Nothing but the lines from the line that contains "for shelf_name, shelf_sizes" through the line that contains "# small tools" should appear in the output, each reproduced exactly.

DATA SEGMENT:

%%

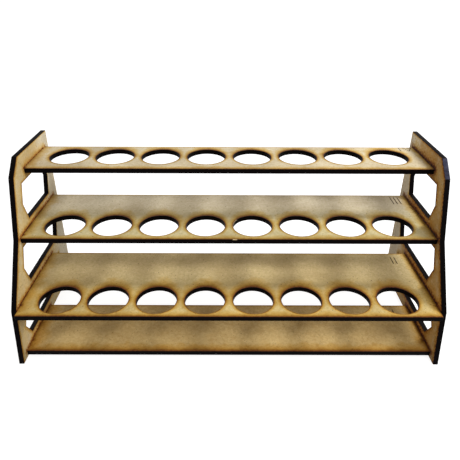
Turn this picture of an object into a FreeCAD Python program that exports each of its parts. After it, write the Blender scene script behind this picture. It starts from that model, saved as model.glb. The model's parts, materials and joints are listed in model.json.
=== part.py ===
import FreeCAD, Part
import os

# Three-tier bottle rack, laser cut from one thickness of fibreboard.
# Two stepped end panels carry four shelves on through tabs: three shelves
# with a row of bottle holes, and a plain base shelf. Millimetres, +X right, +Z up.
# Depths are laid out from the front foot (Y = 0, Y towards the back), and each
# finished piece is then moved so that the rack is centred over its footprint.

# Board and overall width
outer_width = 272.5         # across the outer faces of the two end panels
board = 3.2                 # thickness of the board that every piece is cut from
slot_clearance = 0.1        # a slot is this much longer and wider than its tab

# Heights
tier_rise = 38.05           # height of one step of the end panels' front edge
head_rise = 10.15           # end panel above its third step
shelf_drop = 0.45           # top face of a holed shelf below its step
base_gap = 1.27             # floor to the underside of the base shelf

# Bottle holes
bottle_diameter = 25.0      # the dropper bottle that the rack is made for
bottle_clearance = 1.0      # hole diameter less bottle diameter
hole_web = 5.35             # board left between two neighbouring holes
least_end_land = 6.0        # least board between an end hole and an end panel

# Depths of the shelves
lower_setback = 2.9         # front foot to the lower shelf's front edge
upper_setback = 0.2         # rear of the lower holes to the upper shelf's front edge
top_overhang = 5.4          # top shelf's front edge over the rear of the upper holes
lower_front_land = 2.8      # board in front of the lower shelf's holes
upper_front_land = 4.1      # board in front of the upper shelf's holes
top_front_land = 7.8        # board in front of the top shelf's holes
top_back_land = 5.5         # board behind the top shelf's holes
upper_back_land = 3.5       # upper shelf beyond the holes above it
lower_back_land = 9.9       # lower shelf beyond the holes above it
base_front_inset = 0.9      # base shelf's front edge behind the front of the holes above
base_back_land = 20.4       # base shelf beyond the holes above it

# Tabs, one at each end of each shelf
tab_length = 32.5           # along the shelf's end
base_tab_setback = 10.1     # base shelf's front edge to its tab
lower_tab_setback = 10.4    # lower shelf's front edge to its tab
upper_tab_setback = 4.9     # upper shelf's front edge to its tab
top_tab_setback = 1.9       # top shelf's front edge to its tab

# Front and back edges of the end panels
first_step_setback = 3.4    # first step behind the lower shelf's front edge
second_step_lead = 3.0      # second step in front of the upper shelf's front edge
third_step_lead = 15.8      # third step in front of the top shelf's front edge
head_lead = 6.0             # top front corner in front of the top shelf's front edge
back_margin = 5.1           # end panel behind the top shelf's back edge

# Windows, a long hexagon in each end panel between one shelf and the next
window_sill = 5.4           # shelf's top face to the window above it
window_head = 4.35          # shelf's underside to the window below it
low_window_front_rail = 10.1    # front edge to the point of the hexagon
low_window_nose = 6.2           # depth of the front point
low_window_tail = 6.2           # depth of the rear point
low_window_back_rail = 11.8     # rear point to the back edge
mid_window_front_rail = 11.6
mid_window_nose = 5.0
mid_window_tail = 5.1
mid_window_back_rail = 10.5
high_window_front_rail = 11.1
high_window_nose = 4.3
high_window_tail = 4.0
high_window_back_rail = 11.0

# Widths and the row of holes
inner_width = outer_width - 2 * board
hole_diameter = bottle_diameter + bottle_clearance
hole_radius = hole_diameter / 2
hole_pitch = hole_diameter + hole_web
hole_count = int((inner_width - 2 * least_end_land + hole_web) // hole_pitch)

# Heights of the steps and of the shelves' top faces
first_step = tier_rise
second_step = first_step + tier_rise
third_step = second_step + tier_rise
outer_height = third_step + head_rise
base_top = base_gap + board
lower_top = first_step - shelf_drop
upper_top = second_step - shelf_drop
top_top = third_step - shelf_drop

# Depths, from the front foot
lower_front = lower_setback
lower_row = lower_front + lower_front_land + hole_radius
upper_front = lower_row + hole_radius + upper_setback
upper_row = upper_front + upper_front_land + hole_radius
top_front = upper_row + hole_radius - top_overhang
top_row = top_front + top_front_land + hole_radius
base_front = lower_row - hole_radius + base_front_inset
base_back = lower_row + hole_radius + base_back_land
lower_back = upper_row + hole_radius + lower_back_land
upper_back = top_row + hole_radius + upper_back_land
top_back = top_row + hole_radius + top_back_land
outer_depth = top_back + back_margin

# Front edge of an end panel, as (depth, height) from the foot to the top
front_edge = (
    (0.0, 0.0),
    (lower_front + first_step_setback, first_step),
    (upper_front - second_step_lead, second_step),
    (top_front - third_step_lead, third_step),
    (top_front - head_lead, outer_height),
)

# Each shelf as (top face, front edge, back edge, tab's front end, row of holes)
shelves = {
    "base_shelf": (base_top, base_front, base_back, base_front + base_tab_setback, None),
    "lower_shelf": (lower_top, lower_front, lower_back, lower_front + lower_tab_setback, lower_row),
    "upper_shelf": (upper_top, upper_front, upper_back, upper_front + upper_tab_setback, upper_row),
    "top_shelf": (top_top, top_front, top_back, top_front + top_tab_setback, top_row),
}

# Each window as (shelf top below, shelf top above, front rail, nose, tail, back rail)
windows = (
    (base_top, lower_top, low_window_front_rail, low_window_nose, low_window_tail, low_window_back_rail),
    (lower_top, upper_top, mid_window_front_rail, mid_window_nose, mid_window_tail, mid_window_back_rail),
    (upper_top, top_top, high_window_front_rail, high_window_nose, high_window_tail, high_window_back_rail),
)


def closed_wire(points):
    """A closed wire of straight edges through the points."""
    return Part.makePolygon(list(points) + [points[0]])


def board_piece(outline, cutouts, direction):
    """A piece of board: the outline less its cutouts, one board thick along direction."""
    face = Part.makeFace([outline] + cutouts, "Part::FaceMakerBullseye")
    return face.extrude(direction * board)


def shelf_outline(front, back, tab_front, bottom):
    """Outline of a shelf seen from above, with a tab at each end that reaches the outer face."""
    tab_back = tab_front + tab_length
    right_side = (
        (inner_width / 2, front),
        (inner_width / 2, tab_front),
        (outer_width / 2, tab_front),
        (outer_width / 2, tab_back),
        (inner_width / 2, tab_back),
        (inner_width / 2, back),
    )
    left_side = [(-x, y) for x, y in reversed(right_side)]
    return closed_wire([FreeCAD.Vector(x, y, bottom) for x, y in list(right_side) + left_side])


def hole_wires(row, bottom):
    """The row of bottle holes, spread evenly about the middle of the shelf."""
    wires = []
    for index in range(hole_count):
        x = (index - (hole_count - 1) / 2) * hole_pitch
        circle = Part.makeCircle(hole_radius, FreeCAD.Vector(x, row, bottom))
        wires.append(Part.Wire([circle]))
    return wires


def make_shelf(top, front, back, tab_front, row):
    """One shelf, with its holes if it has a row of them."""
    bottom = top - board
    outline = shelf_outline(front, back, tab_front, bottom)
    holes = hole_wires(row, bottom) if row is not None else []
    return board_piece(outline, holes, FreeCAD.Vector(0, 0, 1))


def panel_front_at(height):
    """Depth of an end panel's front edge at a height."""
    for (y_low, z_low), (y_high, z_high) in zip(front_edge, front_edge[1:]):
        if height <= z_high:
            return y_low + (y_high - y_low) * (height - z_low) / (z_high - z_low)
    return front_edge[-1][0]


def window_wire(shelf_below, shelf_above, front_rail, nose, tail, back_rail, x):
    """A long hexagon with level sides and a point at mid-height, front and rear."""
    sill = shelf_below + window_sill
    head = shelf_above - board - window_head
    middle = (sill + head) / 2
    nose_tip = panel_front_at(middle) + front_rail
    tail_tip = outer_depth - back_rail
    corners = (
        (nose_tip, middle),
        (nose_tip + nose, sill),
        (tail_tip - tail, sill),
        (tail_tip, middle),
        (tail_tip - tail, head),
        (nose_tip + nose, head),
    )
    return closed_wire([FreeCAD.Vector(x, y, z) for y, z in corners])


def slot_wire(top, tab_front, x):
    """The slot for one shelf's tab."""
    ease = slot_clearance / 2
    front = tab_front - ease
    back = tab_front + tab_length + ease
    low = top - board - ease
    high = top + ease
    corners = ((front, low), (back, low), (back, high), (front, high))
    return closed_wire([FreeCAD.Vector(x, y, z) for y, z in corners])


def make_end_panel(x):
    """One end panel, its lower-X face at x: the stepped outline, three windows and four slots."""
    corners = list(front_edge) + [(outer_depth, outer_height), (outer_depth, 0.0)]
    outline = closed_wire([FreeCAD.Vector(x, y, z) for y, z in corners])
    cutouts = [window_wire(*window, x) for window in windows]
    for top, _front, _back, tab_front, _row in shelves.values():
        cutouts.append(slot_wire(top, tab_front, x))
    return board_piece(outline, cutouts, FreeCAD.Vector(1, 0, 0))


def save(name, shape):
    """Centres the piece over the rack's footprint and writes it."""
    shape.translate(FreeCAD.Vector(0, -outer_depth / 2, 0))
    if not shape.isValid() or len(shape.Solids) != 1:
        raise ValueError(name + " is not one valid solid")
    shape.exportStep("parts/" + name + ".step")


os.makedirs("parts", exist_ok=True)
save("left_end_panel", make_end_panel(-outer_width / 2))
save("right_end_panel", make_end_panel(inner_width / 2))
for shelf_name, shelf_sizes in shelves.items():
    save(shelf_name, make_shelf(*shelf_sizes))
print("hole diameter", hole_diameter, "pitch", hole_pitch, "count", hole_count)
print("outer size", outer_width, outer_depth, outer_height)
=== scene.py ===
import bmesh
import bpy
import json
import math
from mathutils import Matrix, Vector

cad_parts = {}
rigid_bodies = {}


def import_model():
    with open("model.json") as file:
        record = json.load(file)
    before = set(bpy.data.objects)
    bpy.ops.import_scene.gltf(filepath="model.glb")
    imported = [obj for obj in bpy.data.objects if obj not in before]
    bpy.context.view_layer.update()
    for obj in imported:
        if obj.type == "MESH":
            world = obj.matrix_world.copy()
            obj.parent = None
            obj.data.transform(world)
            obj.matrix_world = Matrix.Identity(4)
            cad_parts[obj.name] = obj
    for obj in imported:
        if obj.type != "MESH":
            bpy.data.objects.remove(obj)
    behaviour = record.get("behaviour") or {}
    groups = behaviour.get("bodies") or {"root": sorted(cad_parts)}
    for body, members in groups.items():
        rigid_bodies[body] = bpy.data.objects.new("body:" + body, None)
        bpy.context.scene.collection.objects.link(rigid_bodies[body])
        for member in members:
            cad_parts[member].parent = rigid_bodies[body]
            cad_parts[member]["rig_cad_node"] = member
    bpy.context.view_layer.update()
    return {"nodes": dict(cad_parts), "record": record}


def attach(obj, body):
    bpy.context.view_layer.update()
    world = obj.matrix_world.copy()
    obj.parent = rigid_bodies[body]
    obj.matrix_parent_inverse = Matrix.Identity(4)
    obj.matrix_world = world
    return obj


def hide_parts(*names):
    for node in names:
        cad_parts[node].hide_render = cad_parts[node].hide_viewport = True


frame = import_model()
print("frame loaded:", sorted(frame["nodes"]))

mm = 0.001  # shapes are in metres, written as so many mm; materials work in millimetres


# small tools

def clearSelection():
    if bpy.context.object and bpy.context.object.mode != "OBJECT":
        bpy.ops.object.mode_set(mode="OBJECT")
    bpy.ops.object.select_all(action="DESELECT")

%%

EXERCISE RESULT:
for shelf_name, shelf_sizes in shelves.items():
    save(shelf_name, make_shelf(*shelf_sizes))
print("hole diameter", hole_diameter, "pitch", hole_pitch, "count", hole_count)
print("outer size", outer_width, outer_depth, outer_height)
=== scene.py ===
import bmesh
import bpy
import json
import math
from mathutils import Matrix, Vector

cad_parts = {}
rigid_bodies = {}


def import_model():
    with open("model.json") as file:
        record = json.load(file)
    before = set(bpy.data.objects)
    bpy.ops.import_scene.gltf(filepath="model.glb")
    imported = [obj for obj in bpy.data.objects if obj not in before]
    bpy.context.view_layer.update()
    for obj in imported:
        if obj.type == "MESH":
            world = obj.matrix_world.copy()
            obj.parent = None
            obj.data.transform(world)
            obj.matrix_world = Matrix.Identity(4)
            cad_parts[obj.name] = obj
    for obj in imported:
        if obj.type != "MESH":
            bpy.data.objects.remove(obj)
    behaviour = record.get("behaviour") or {}
    groups = behaviour.get("bodies") or {"root": sorted(cad_parts)}
    for body, members in groups.items():
        rigid_bodies[body] = bpy.data.objects.new("body:" + body, None)
        bpy.context.scene.collection.objects.link(rigid_bodies[body])
        for member in members:
            cad_parts[member].parent = rigid_bodies[body]
            cad_parts[member]["rig_cad_node"] = member
    bpy.context.view_layer.update()
    return {"nodes": dict(cad_parts), "record": record}


def attach(obj, body):
    bpy.context.view_layer.update()
    world = obj.matrix_world.copy()
    obj.parent = rigid_bodies[body]
    obj.matrix_parent_inverse = Matrix.Identity(4)
    obj.matrix_world = world
    return obj


def hide_parts(*names):
    for node in names:
        cad_parts[node].hide_render = cad_parts[node].hide_viewport = True


frame = import_model()
print("frame loaded:", sorted(frame["nodes"]))

mm = 0.001  # shapes are in metres, written as so many mm; materials work in millimetres


# small tools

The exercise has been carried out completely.